Cell phones and Wi-Fi are restricted in this 13,000 square mile area to limit interference with telescope’s work listening to galaxies light years away. And for many who visit or choose to stay, that ability to disconnect is part of the lure.

“It’s very quiet and peaceful,” explained Robert Crider, who works in Harrisonburg but lives near Sugar Grove.

It was the spark that led journalist Stephen Kurczy to the region starting in 2016 to write his book, ‘The Quiet Zone: Unraveling the Mystery of a Town Suspended in Silence.’

“My distaste for this device (cell phone) led me to West Virginia, where there are state and federal laws against using a cell phone and wireless devices in the National Radio Quiet Zone, and at the very heart of it is Green Bank, our country’s National Radio Astronomy Observatory.”
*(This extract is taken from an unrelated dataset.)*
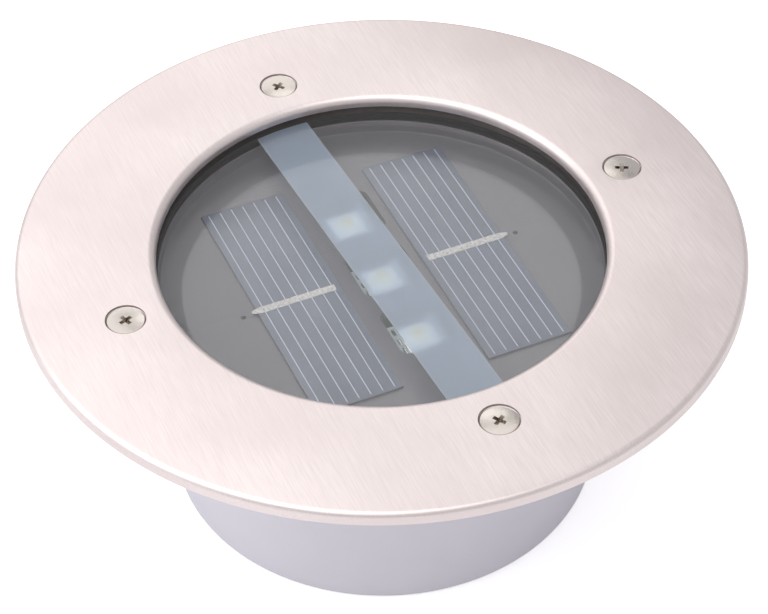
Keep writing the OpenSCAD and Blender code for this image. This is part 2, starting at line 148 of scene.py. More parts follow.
def place(tree: bpy.types.NodeTree, scale: tuple[float, float, float] = (1, 1, 1)) -> bpy.types.NodeSocket:
    """Gives the object coordinates, scaled by a mapping node.

    Args:
        tree: Node tree that gets the nodes.
        scale: Scale along X, Y and Z.

    Returns:
        The vector socket to read.
    """
    coordinates = add_node(tree, "ShaderNodeTexCoord")
    mapping = add_node(tree, "ShaderNodeMapping", {"Vector": coordinates.outputs["Object"], "Scale": scale})
    return mapping.outputs["Vector"]


def noise_of(tree: bpy.types.NodeTree, width: float, detail: float = 2.0) -> bpy.types.NodeSocket:
    """Gives noise in object space.

    Args:
        tree: Node tree that gets the nodes.
        width: Width of its features in millimetres.
        detail: Number of finer layers.

    Returns:
        The socket with the noise.
    """
    inputs = {"Vector": place(tree), "Scale": grain_scale(width), "Detail": detail}
    return add_node(tree, "ShaderNodeTexNoise", inputs).outputs["Fac"]


def map_range(
    tree: bpy.types.NodeTree,
    value: bpy.types.NodeSocket,
    source: Point = (0.0, 1.0),
    target: Point = (0.0, 1.0),
) -> bpy.types.NodeSocket:
    """Maps a value from one range to another.

    Args:
        tree: Node tree that gets the node.
        value: Socket to read.
        source: Lowest and highest value read.
        target: What they become.

    Returns:
        The socket with the mapped value.
    """
    inputs = {
        "Value": value,
        "From Min": source[0],
        "From Max": source[1],
        "To Min": target[0],
        "To Max": target[1],
    }
    return add_node(tree, "ShaderNodeMapRange", inputs).outputs[0]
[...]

But through his journey, Kurczy learned there is another star on the map in the quiet zone that you wouldn’t find at the Green Bank gift shop. It is located at another site built thirty miles Northeast of the telescope.

“In Green Bank, it’s about the science. In Sugar Grove, it’s about the secret surveillance of all of the texts and emails and phone calls we’re doing every single day.”

Kurczy’s reporting on the construction of the site is backed up by claims in an earlier book ‘But it was Fun: the first forty years of radio astronomy in Green Bank.’ In that book, the authors F.J. Lockman, F.D. Ghigo, and D.S. Balser claimed plans for a 600 foot telescope for the military were put in place long before any discussions of a National Radio Astronomy Observatory. They even suggested Burke’s Garden in Virginia as an initial site for the project. Ultimately, though, Sugar Grove was chosen partly due to its proximity to Washington, D.C.

The book’s authors said the initial plans for Sugar Grove included a telescope much bigger than Green Bank (485 feet) at 600 feet tall. The initial goal was to monitor the Soviets at the start of the Cold War, but that plan was scrapped due to escalating costs. Instead, a smaller scale listening station for the U.S. military was developed that at one point helped the U.S. Navy communicate with ships.

Both sites were built in areas surrounded by mountains, and according to Kurzcy, that was by design. While Green Bank was built in a football shape to listen to galaxies far away, Sugar Grove was built in a bowl to intercept overhead satellite communications.

“The dish, the (original) intent of it, was to point it at the moon and be able to capture soviet signals as they bounced up from the USSR to the moon and land in that dish in Sugar Grove to learn what the Soviets wanted.”

Kurczy said the National Security Agency (NSA) started to take an interest in the Upper base around the 1980s. It is around that same time, work at the Upper base at Sugar Grove began to separate from a lower base operated by the U.S. Navy. The lower base was put up for sale in 2017, but plans to turn the base into a health care campus never materialized.

For years, work at the Upper base went largely under the radar until leaks by a NSA government contractor, Edward Snowden, in 2013, claimed to expose some of the work going on up there.

“The reason we know how much data they’re getting in are through the documents leaked by Edward Snowden about ten years ago when he was a contractor for the NSA. Those documents had very specific information on how much those telescopes are taking in every day.”

Those documents were reported by The Intercept, a non-profit news organization founded by eBay co-founder Pierre Omidyar. Their article claimed that in 2005, the antennas at Sugar Grove were sweeping 1.8 million phone calls, texts, emails, and other communications targeting foreign contacts a day.

WVVA News reached out to the National Security Agency for a comment on the site and offered the agency an opportunity to respond to the Snowden leaks. As far back as WVVA News could research, the agency has never commented on the existence of the site until this report. They offered the following statement through a spokesperson:

“The mission of Sugar Grove Research Station is to support communications research and development for the Department of Defense.”